Oboedire To read of the various expressions of nonviolent resistance inevitably raises the questions, "How were they able to keep going despite wave after wave of opposition, which sometimes included murder, and always included degradation? How did they maintain such poise in the face of such poison?"
There are two responses which emerge from the nonviolent movements themselves. The first is that sometimes they broke under the pressure. Every nonviolent leader I have read acknowledges this. Sometimes the suffering was so severe that even those committed to nonviolence caved in to depression and/or to retaliatory actions. This is not to denigrate the validity of nonviolence, but rather to point to the immensity of the opposition. The sad reality is that sometimes the abuse was more than some could bear.

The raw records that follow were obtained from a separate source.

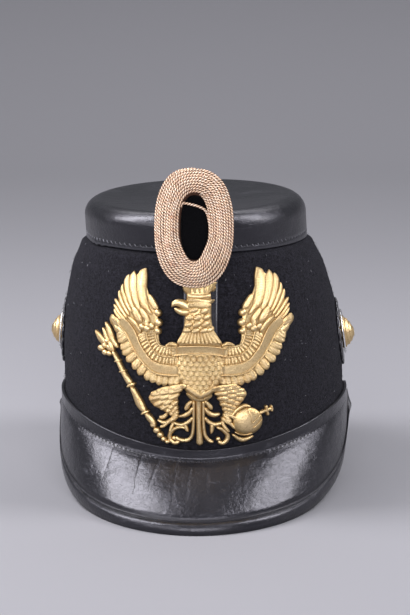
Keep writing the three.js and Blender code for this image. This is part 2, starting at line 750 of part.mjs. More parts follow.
// Fluted disc against the felt's side
function cockade(side) {
  const surface = (outer) => (u, v) => {
    const turn = u * 2 * Math.PI;
    const flute = u * COCKADE_FLUTES * 2;
    const notch = Math.round(flute) % 2 === 1 ? 0.05 : 0;
    const radius = (COCKADE_WIDTH / 2) * (1 - v) * (1 - (v === 0 ? notch : 0));
    const ridge = outer && v < 0.4 ? (notch > 0 ? 0.5 : 1) : 0.4;
    const lift = GAP + (outer ? COCKADE_THICK * ridge : 0);
    return onSide(side, radius * Math.sin(turn), COCKADE_Z + radius * Math.cos(turn), lift);
  };
  const us = steps(COCKADE_FLUTES * 2);
  return wall({ inner: surface(false), outer: surface(true), us, vs: [0, 0.3, 0.48, 1], loop: true, pole: true });
}

// Ring seated on the cockade
function cockadeRing(side) {
  const back = 2 * GAP + COCKADE_THICK;
  const surface = (outer) => (u, v) => {
    const turn = u * 2 * Math.PI;
    const radius = RING_WIDTH / 2 - RING_BAND * v;
    const rise = outer ? RING_THICK * (v === 0.5 ? 1 : 0.5) : 0;
    return onSide(side, radius * Math.sin(turn), COCKADE_Z + radius * Math.cos(turn), back + rise);
  };
  return wall({ inner: surface(false), outer: surface(true), us: steps(16), vs: [0, 0.5, 1], loop: true });
}

// Stepped brass dome in the middle of the ring
function rosette(side) {
  const back = 2 * GAP + COCKADE_THICK * 0.4;
  const rises = [
    { v: 0, rise: 0.22 },
    { v: 0.12, rise: 0.42 },
    { v: 0.3, rise: 0.5 },
    { v: 0.4, rise: 0.78 },
    { v: 0.62, rise: 0.84 },
    { v: 0.74, rise: 1 },
    { v: 1, rise: 1 },
  ];
  const surface = (outer) => (u, v) => {
    const turn = u * 2 * Math.PI;
    const radius = (ROSETTE_WIDTH / 2) * (1 - v);
    const rise = outer ? (ROSETTE_RISE + COCKADE_THICK) * read(rises, 'v', 'rise', v) : 0;
    return onSide(side, radius * Math.sin(turn), COCKADE_Z + radius * Math.cos(turn), back + rise);
  };
  const vs = rises.map((row) => row.v);
  return wall({ inner: surface(false), outer: surface(true), us: steps(12), vs, loop: true, pole: true });
}

const materials = {
  felt: { color: 0x14141a, roughness: 0.98, metalness: 0 },
  leather: { color: 0x111114, roughness: 0.35, metalness: 0 },
  brass: { color: 0xc49a4a, roughness: 0.35, metalness: 1 },
  cord: { color: 0xd2b096, roughness: 0.75, metalness: 0 },
  velvet: { color: 0x08080a, roughness: 1, metalness: 0 },
  silver: { color: 0xd8d8da, roughness: 0.3, metalness: 1 },
};

const group = new THREE.Group();
function add(name, geometry, finish) {
  const mesh = new THREE.Mesh(geometry, new THREE.MeshStandardMaterial(materials[finish]));
  mesh.name = name;
  group.add(mesh);
}

add('shell', shell(), 'felt');
add('crown_cap', crownCap(), 'leather');
const front = { facing: 0, reach: PEAK_REACH, side: PEAK_SIDE, span: PEAK_SPAN, rim: PEAK_RIM, columns: 24 };
const rear = { facing: Math.PI, reach: REAR_REACH, side: REAR_SIDE, span: REAR_SPAN, rim: REAR_RIM, columns: 14 };
add('front_peak', peak(front), 'leather');
add('rear_peak', peak(rear), 'leather');
add('badge_sleeve', badgeSleeve(), 'leather');
add('badge_backing', badgeBacking(), 'leather');
add('badge_cord', badgeCord(), 'cord');
add('badge_velvet', badgeVelvet(), 'velvet');
add('eagle_plate', eaglePlate(), 'brass');
for (const [name, side] of [['left', -1], ['right', 1]]) {
  add(`cockade_${name}`, cockade(side), 'leather');
  add(`cockade_ring_${name}`, cockadeRing(side), 'silver');
  add(`rosette_${name}`, rosette(side), 'brass');
}

// The origin is on the floor under the middle of the whole length and width
group.position.set(-section(COCKADE_Z).midX, (PEAK_REACH - REAR_REACH) / 2, 0);

export default group;
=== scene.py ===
"""Dresses the shako hat: felt, leather, the brass plate, the wound cord badge and the side cockades."""
import math

import bmesh
import bpy
import numpy as np
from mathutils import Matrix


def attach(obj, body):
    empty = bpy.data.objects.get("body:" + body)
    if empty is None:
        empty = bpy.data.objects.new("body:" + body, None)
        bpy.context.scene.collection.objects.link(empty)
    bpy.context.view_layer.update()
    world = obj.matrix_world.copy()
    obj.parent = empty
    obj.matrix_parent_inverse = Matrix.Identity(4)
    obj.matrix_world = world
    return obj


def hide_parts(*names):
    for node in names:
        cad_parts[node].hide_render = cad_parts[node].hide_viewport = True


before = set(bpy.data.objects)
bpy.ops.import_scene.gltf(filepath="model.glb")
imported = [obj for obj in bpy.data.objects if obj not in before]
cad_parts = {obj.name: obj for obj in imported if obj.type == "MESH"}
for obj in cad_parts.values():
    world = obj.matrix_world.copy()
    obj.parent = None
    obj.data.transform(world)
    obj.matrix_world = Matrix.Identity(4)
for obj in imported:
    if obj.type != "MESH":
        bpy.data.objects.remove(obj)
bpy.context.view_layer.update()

bl_info = {
    "name": "Shako Hat",
    "version": (1, 0, 0),
    "blender": (4, 5, 0),
    "location": "3D View > Sidebar > Shako Hat",
    "description": "Builds a felt shako with leather peaks, a brass plate, a wound cord badge and cockades",
    "category": "Add Mesh",
}

MM = 0.001

# Sizes in millimetres, as the frame's solids have them
BODY_WIDTH = 174
BODY_LENGTH = 200
CROWN_WIDTH = 135.2
CROWN_LENGTH = 163
CROWN_HEIGHT = 172
CROWN_FORWARD = 8
CROWN_LEAN = 5.9
CROWN_PITCH = 1.5
CROWN_ROLL = 1
CAP_SKIRT = 24.2
CAP_ROUND = 10
CAP_SINK = 3
CAP_TUCK = 5
CAP_EDGE = CROWN_HEIGHT - CAP_SKIRT
CAP_STRAIGHT = CAP_SKIRT - CAP_ROUND
FELT = 3
LEATHER = 2
GAP = 0.3
SEAT = 0.5
FRONT_SEAM = 36
SIDE_SEAM = 52.7
BACK_SEAM = 42
COLLAR = 5
BLADE = 50
FELT_TUCK = 6
PEAK_REACH = 47
PEAK_SIDE = 3
PEAK_SPAN = 95
REAR_REACH = 19
REAR_SIDE = 7
REAR_SPAN = 58
RIM_WIDTH = 3
COCKADE_Z = 86
PLATE_HEIGHT = 101
PLATE_FOOT = 38
PLATE_X = 2.3
PLATE_ROWS = 177
PLATE_ROW = PLATE_HEIGHT / PLATE_ROWS
PLATE_WIDEN = 1.014
PLATE_SHEET = 0.9
SCROLL_FULLNESS = 1.2
NECK_LIFT = 3.3
BADGE_WIDTH = 45.6
BADGE_HEIGHT = 66.6
BADGE_FULLNESS = 2.4
BADGE_OPENING_WIDTH = 15.8
BADGE_OPENING_HEIGHT = 36
BADGE_X = -0.6
BADGE_FOOT = 130.6
CROWN_RELIEF = 6.7
BADGE_LEAN = math.radians(8)
BADGE_DEPTH = 5.5
BADGE_BACKING = 1.2
SLEEVE_WIDTH = 19
SLEEVE_X = 2.6
SLEEVE_FOOT = 100.6
SLEEVE_TOP = 137.8
PRONG_WIDTH = 9
COCKADE_WIDTH = 42
COCKADE_FLUTES = 15
COCKADE_THICK = 1.8
RING_WIDTH = 27.5
RING_BAND = 2.6
RING_THICK = 1
ROSETTE_WIDTH = 21
ROSETTE_RISE = 6

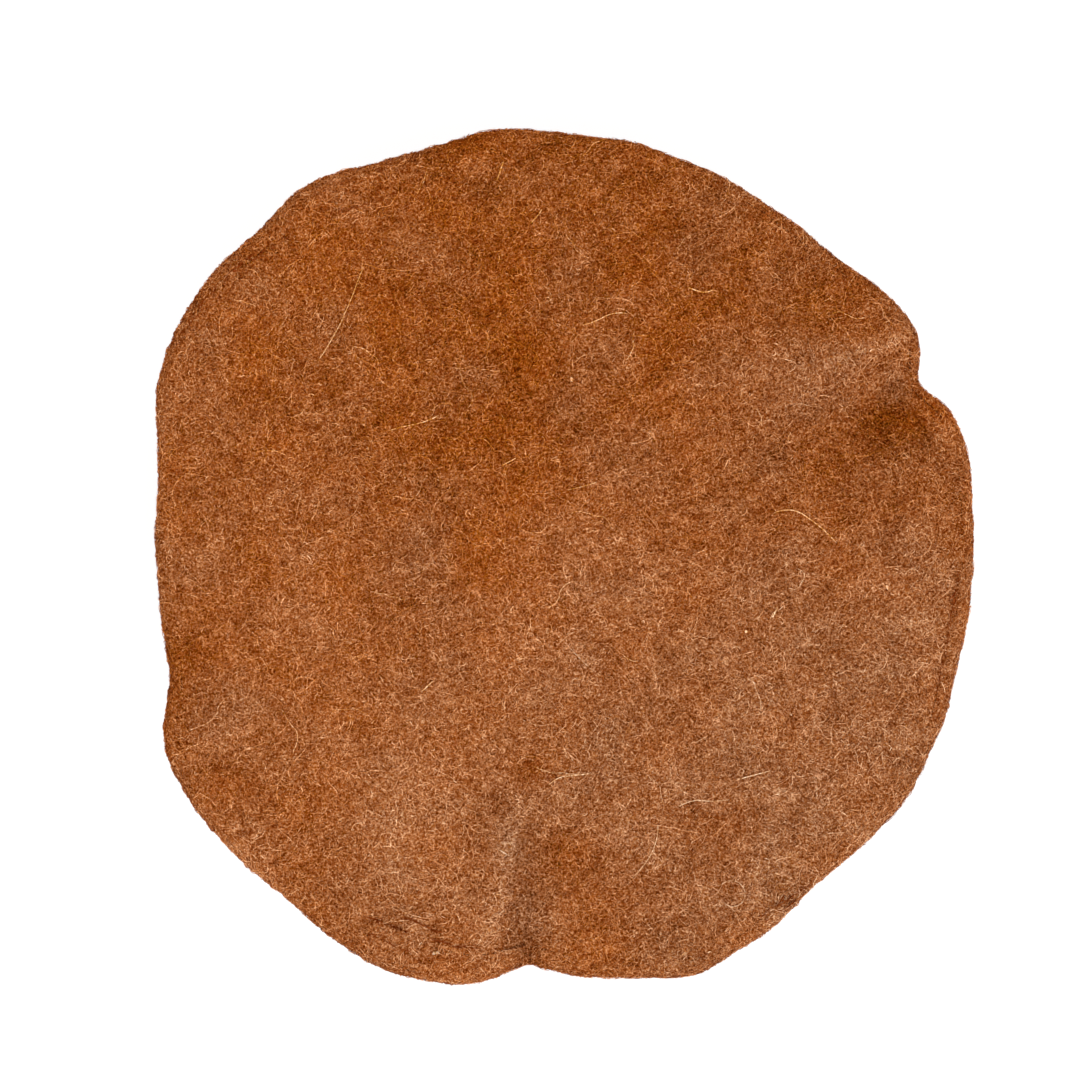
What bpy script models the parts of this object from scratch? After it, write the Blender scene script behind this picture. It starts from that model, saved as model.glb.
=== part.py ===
"""A pakol: a soft cap of felted wool, standing on its rolled brim with the crown up.

It is sewn from two pieces of felt. The crown is a nearly flat round. The side band is a tube that starts
edge to edge with the crown, makes the soft shoulder round it, tucks in over the brim and goes down inside
it, and is then rolled up on the outside, so that the brim is about two turns of the same felt.

Metres, +Z up. The origin is on the surface that the cap stands on, under the middle of its outline.
Bearings are in degrees, counter-clockwise from +X as seen from above.
"""

import math
from collections import namedtuple

import bmesh
import bpy

FELT = 0.0022
SEAM_GAP = 0.0003

CROWN_TOP = 0.075
SEAM_HEIGHT = 0.0672
SEAM_TILT = 0.0030
LOW_BEARING = 95.0
DOME_POWER = 2.2
SHOULDER_DROP = 0.0090
SHOULDER_SQUARENESS = 2.6
SHOULDER_START = 6.0

HEAD_HALF_WIDTH = 0.0860
HEAD_HALF_LENGTH = 0.0930
HEAD_SHIFT = -0.0040

BRIM_HALF_THICKNESS = 0.0105
BRIM_HALF_HEIGHT = 0.0205
BRIM_SQUARENESS = 2.5
BRIM_LOOSENESS = 0.0008
BRIM_PITCH = FELT + BRIM_LOOSENESS
TURN_STEPS = 12
FIRST_TURN_ANGLE = 75.0
ROLLED_STEPS = 24
SHOULDER_STEPS = 3
UNDERCUT_STEPS = 4

COLUMNS = 64
CROWD_GAIN = 2.0
CROWD_SPREAD = 8.0
CROWN_RINGS = (0.0, 0.28, 0.50, 0.67, 0.80, 0.90, 0.96, 1.0)

# The outline from above: how far the cap's edge reaches at each bearing, folds left out,
# and how far inside that edge the seam runs.
Station = namedtuple("Station", "bearing reach inset")
EDGE = (
    Station(0, 0.1223, 0.0045),
    Station(14, 0.1242, 0.0040),
    Station(33, 0.1257, 0.0035),
    Station(50, 0.1207, 0.0035),
    Station(62, 0.1221, 0.0035),
    Station(75, 0.1245, 0.0035),
    Station(90, 0.1275, 0.0045),
    Station(105, 0.1303, 0.0060),
    Station(114, 0.1318, 0.0070),
    Station(125, 0.1360, 0.0070),
    Station(133, 0.1349, 0.0065),
    Station(147, 0.1356, 0.0065),
    Station(156, 0.1332, 0.0060),
    Station(166, 0.1255, 0.0050),
    Station(180, 0.1223, 0.0040),
    Station(191, 0.1228, 0.0040),
    Station(199, 0.1282, 0.0045),
    Station(208, 0.1333, 0.0050),
    Station(220, 0.1326, 0.0060),
    Station(230, 0.1318, 0.0080),
    Station(243, 0.1346, 0.0115),
    Station(254, 0.1326, 0.0105),
    Station(265, 0.1297, 0.0070),
    Station(271, 0.1271, 0.0060),
    Station(277, 0.1271, 0.0050),
    Station(288, 0.1299, 0.0045),
    Station(300, 0.1266, 0.0050),
    Station(309, 0.1233, 0.0055),
    Station(328, 0.1249, 0.0050),
    Station(342, 0.1226, 0.0050),
)

# Valleys that run in from the edge. lean turns one away from the middle of the crown, width is how far its walls
# spread, softness is near 0 for a sharp bottom and large for a round one, length is how far in it runs, and
# notch is how far it pulls the edge in.
Fold = namedtuple("Fold", "bearing lean depth width softness length notch notch_width")
FOLDS = (
    Fold(26.0, -5.0, 0.0055, 0.0075, 1.0, 0.050, 0.0060, 0.0068),
    Fold(26.0, -5.0, 0.0035, 0.0070, 3.0, 0.095, 0.0, 0.0068),
    Fold(264.8, 12.0, 0.0050, 0.0040, 0.6, 0.065, 0.0064, 0.0090),
    Fold(197.5, 0.0, 0.0028, 0.0052, 3.0, 0.032, 0.0030, 0.0070),
    Fold(114.0, -32.0, 0.0026, 0.0087, 3.0, 0.090, 0.0008, 0.0120),
    Fold(233.0, 0.0, 0.0012, 0.0035, 3.0, 0.022, 0.0003, 0.0060),
)


def bell(distance, width):
    """1 at no distance, falling off smoothly on both sides."""
    return math.exp(-0.5 * (distance / width) ** 2)


def valley(distance, width, softness):
    """1 along the bottom of a valley, falling off on both sides."""
    return math.exp(softness - softness * math.hypot(1.0, distance / (softness * width)))


def angle_between(first, second):
    """The turn from the second bearing to the first, from -180 to 180 degrees."""
    return (first - second + 180.0) % 360.0 - 180.0


def edge_value(bearing, column):
    """A column of EDGE at any bearing, along a smooth closed curve through its rows."""
    count = len(EDGE)
    bearing %= 360.0
    after = next((i for i, row in enumerate(EDGE) if row.bearing > bearing), count)
    rows = [EDGE[(after + k) % count] for k in (-2, -1, 0, 1)]
    places = [bearing + angle_between(row.bearing, bearing) for row in rows]
    values = [getattr(row, column) for row in rows]
    span = places[2] - places[1]
    share = (bearing - places[1]) / span
    slope_in = (values[2] - values[0]) / (places[2] - places[0]) * span
    slope_out = (values[3] - values[1]) / (places[3] - places[1]) * span
    rise = values[2] - values[1]
    return (
        values[1]
        + slope_in * share
        + (3 * rise - 2 * slope_in - slope_out) * share**2
        + (slope_in + slope_out - 2 * rise) * share**3
    )


def edge_reach(bearing):
    """How far the cap's outermost edge is from the origin, seen from above."""
    reach = edge_value(bearing, "reach")
    for fold in FOLDS:
        aside = math.radians(angle_between(bearing, fold.bearing)) * reach
        reach -= fold.notch * bell(aside, fold.notch_width)
    return reach


def seam_reach(bearing):
    return edge_reach(bearing) - edge_value(bearing, "inset")


def seam_height(bearing):
    """The felt's top at the seam, lowest on the side that the crown leans to, before the folds sink it."""
    return SEAM_HEIGHT - SEAM_TILT * math.cos(math.radians(bearing - LOW_BEARING))


def fold_sink(x, y):
    """How far the folds sink the felt at a point seen from above."""
    sink = 0.0
    for fold in FOLDS:
        edge = edge_reach(fold.bearing)
        start = math.radians(fold.bearing)
        inward = math.radians(fold.bearing + 180.0 + fold.lean)
        from_edge_x = x - edge * math.cos(start)
        from_edge_y = y - edge * math.sin(start)
        along = from_edge_x * math.cos(inward) + from_edge_y * math.sin(inward)
        aside = from_edge_y * math.cos(inward) - from_edge_x * math.sin(inward)
        left = min(1.0, max(0.0, 1.0 - along / fold.length))
        sink += fold.depth * valley(aside, fold.width, fold.softness) * left * left * (3 - 2 * left)
    return sink


def crown_point(bearing, share):
    """A point of the crown's top face, at a share of the way from its middle to the seam."""
    reach = share * (seam_reach(bearing) - SEAM_GAP / 2)
    x = reach * math.cos(math.radians(bearing))
    y = reach * math.sin(math.radians(bearing))
    rise = CROWN_TOP - seam_height(bearing)
    return x, y, CROWN_TOP - rise * share**DOME_POWER - fold_sink(x, y)


def head_reach(bearing):
    """How far the brim's inner wall is from the origin: an oval head opening, a little off the middle."""
    across = math.cos(math.radians(bearing))
    along = math.sin(math.radians(bearing))
    oval = 1.0 / math.hypot(across / HEAD_HALF_WIDTH, along / HEAD_HALF_LENGTH)
    return oval + HEAD_SHIFT * across


def brim_spiral(bearing, step):
    """A point (reach, height) of the rolled part, on the face that shows, at a step along its turns."""
    angle = FIRST_TURN_ANGLE + step * 360.0 / TURN_STEPS
    shrink = BRIM_PITCH * (angle - 180.0) / 360.0
    across = math.cos(math.radians(angle))
    up = math.sin(math.radians(angle))
    power = 2.0 / BRIM_SQUARENESS
    half_thickness = BRIM_HALF_THICKNESS - shrink
    half_height = BRIM_HALF_HEIGHT - shrink
    reach = head_reach(bearing) + BRIM_HALF_THICKNESS
    reach += half_thickness * math.copysign(abs(across) ** power, across)
    height = BRIM_HALF_HEIGHT - BRIM_PITCH / 2 + half_height * math.copysign(abs(up) ** power, up)
    return reach, max(0.0, height)


def band_section(bearing):
    """The band's inner face as (reach, height) from the seam to the free edge in the roll."""
    seam = seam_reach(bearing) + SEAM_GAP / 2
    edge = edge_reach(bearing)
    x = edge * math.cos(math.radians(bearing))
    y = edge * math.sin(math.radians(bearing))
    top = seam_height(bearing) - fold_sink(x, y)
    widest = top - SHOULDER_DROP
    power = 2.0 / SHOULDER_SQUARENESS
    start = math.radians(SHOULDER_START)
    points = []
    for step in range(SHOULDER_STEPS):
        turn = start + (math.pi / 2 - start) * step / SHOULDER_STEPS
        out = (math.sin(turn) ** power - math.sin(start) ** power) / (1.0 - math.sin(start) ** power)
        down = (math.cos(turn) / math.cos(start)) ** power
        points.append((seam + (edge - FELT - seam) * out, widest + (top - FELT - widest) * down))
    tuck_reach, tuck_height = brim_spiral(bearing, 0)
    for step in range(UNDERCUT_STEPS):
        turn = math.radians(90.0 * step / UNDERCUT_STEPS)
        reach = tuck_reach + (edge - FELT - tuck_reach) * math.cos(turn)
        points.append((reach, widest - (widest - tuck_height) * math.sin(turn)))
    points += [brim_spiral(bearing, step) for step in range(ROLLED_STEPS + 1)]
    return points


def column_bearings():
    """The bearings of the sections, closer together where a fold bends the edge."""

    def crowding(bearing):
        near = (bell(angle_between(bearing, f.bearing), CROWD_SPREAD) for f in FOLDS if f.notch > 0.002)
        return 1.0 + CROWD_GAIN * sum(near)

    weights = [crowding(degree + 0.5) for degree in range(360)]
    share = sum(weights) / COLUMNS
    bearings, passed = [], 0.0
    for degree, weight in enumerate(weights):
        while len(bearings) * share < passed + weight:
            bearings.append(degree + (len(bearings) * share - passed) / weight)
        passed += weight
    return bearings[:COLUMNS]


def felt_sheet(name, rows, place, material):
    """A ring or round of felt: a grid of COLUMNS by rows, put in place, welded and given its thickness."""
    mesh = bpy.data.meshes.new(name)
    grid = bmesh.new()
    bmesh.ops.create_grid(grid, x_segments=COLUMNS, y_segments=rows, size=1.0)
    for vertex in grid.verts:
        column = round((vertex.co.x + 1) / 2 * COLUMNS) % COLUMNS
        row = round((vertex.co.y + 1) / 2 * rows)
        vertex.co = place(column, row)
    bmesh.ops.remove_doubles(grid, verts=grid.verts, dist=1e-6)
    grid.to_mesh(mesh)
    grid.free()
    mesh.materials.append(material)
    sheet = bpy.data.objects.new(name, mesh)
    solid = sheet.modifiers.new("felt", "SOLIDIFY")
    solid.thickness = FELT
    solid.offset = -1.0
    solid.use_even_offset = True
    mesh.shade_smooth()
    return sheet


def crown(material):
    """The round of felt on top."""
    bearings = column_bearings()
    rings = [[crown_point(bearing, share) for bearing in bearings] for share in CROWN_RINGS]
    last = len(rings) - 1
    return felt_sheet("crown", last, lambda column, row: rings[last - row][column], material)


def side_band(material):
    """The tube of felt round the crown, rolled up into the brim."""
    sections = []
    for bearing in column_bearings():
        across, along = math.cos(math.radians(bearing)), math.sin(math.radians(bearing))
        sections.append([(reach * across, reach * along, height) for reach, height in band_section(bearing)])
    last = len(sections[0]) - 1
    return felt_sheet("side_band", last, lambda column, row: sections[column][row], material)


def wool_felt():
    """Felted wool in a reddish walnut brown."""
    material = bpy.data.materials.new("wool_felt")
    material.use_nodes = True
    shader = material.node_tree.nodes["Principled BSDF"]
    shader.inputs["Base Color"].default_value = (0.33, 0.10, 0.027, 1.0)
    shader.inputs["Roughness"].default_value = 0.95
    shader.inputs["Metallic"].default_value = 0.0
    return material


def middle_of(sheet):
    """The middle of an object's outline from above."""
    xs = [vertex.co.x for vertex in sheet.data.vertices]
    ys = [vertex.co.y for vertex in sheet.data.vertices]
    return (min(xs) + max(xs)) / 2, (min(ys) + max(ys)) / 2


def main():
    for old in list(bpy.data.objects):
        bpy.data.objects.remove(old)
    collection = bpy.data.collections.new("pakol")
    bpy.context.scene.collection.children.link(collection)
    felt = wool_felt()
    sheets = (crown(felt), side_band(felt))
    middle_x, middle_y = middle_of(sheets[1])
    for sheet in sheets:
        collection.objects.link(sheet)
        for vertex in sheet.data.vertices:
            vertex.co.x -= middle_x
            vertex.co.y -= middle_y
    print(f"the outline's middle was at {middle_x * 1000:.2f}, {middle_y * 1000:.2f} mm")


main()
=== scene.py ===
"""The looks of a pakol: a soft cap of felted wool on its rolled brim, seen from straight above.

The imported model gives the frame. Finer skins of the same shape replace its two solids, and thousands of
short, curly wool hairs lie on them. Metres, +Z up. Bearings are in degrees, counter-clockwise from +X.
"""

import math
from collections import namedtuple

import bpy
import numpy as np
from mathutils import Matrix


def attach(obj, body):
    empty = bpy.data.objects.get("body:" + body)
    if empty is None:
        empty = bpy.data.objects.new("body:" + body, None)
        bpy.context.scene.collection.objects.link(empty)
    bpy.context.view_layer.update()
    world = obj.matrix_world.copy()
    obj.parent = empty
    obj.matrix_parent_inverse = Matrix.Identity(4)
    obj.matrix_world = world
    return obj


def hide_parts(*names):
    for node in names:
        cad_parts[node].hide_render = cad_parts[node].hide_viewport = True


bl_info = {
    "name": "Pakol",
    "version": (1, 0, 0),
    "blender": (4, 5, 0),
    "location": "3D View > Sidebar > Pakol",
    "description": "Builds a felted wool cap with a rolled brim",
    "category": "Add Mesh",
}

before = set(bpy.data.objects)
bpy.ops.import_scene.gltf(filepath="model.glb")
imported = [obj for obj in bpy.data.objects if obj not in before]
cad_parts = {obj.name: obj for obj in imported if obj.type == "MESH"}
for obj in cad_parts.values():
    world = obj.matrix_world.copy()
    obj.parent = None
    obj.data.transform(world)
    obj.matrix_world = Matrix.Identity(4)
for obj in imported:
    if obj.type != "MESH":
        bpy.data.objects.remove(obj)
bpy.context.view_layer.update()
BODY = "root"

# Sizes that the solids have too.
FELT = 0.0022
CROWN_TOP = 0.075
SEAM_HEIGHT = 0.0672
SEAM_TILT = 0.0030
LOW_BEARING = 95.0
DOME_POWER = 2.2
SHOULDER_DROP = 0.0090
SHOULDER_SQUARENESS = 2.6
SHOULDER_START = 6.0
HEAD_HALF_WIDTH = 0.0860
HEAD_HALF_LENGTH = 0.0930
HEAD_SHIFT = -0.0040
BRIM_HALF_THICKNESS = 0.0105
BRIM_HALF_HEIGHT = 0.0205
BRIM_SQUARENESS = 2.5
BRIM_PITCH = 0.0030
FIRST_TURN_ANGLE = 75.0
BRIM_TURNS = 2
BRIM_REACH = 0.110

# How finely the skins are cut, over how many rows their relief fades, and how wide the slit at the seam is.
CROWN_COLUMNS = 240
CROWN_ROWS = 37
BAND_COLUMNS = 288
SHOULDER_ROWS = 16
BRIM_ROWS = 57
SKIN_COLUMNS = 720
SKIN_ROWS = 120
TOP_FADE_ROWS = 3
BRIM_FADE_ROWS = 4
SHOULDER_FADE_ROWS = 6
RIM_BUMP_ROWS = 2
TUCK_ROWS = 2
SEAM_SLIT = 0.00006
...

But there was a second response to the questions--the response which characterized nonviolent movements as-a-whole. The adherents believed they were moving with the flow of the Universe. A Hindu looked at Gandhi and said, "He has accepted the law of nonviolence as certain as the law that governs the fall of Newton's apple."
Similarly, Martin Luther King Jr. believed that the practice of nonviolence in the civil rights movement had "cosmic backing" (agapé), which created the vision of a world "where all men live together...and respect the dignity and worth of all human personality."
E. Stanley Jones stepped back from particular nonviolent movements and summarized the endurance of those involved, "Inward poise can only come when we are sure that the sum total of reality is backing our way of living. Inner poise is an outgrowth of an assurance that Reality approves of us, sustains us, and guarantees our future."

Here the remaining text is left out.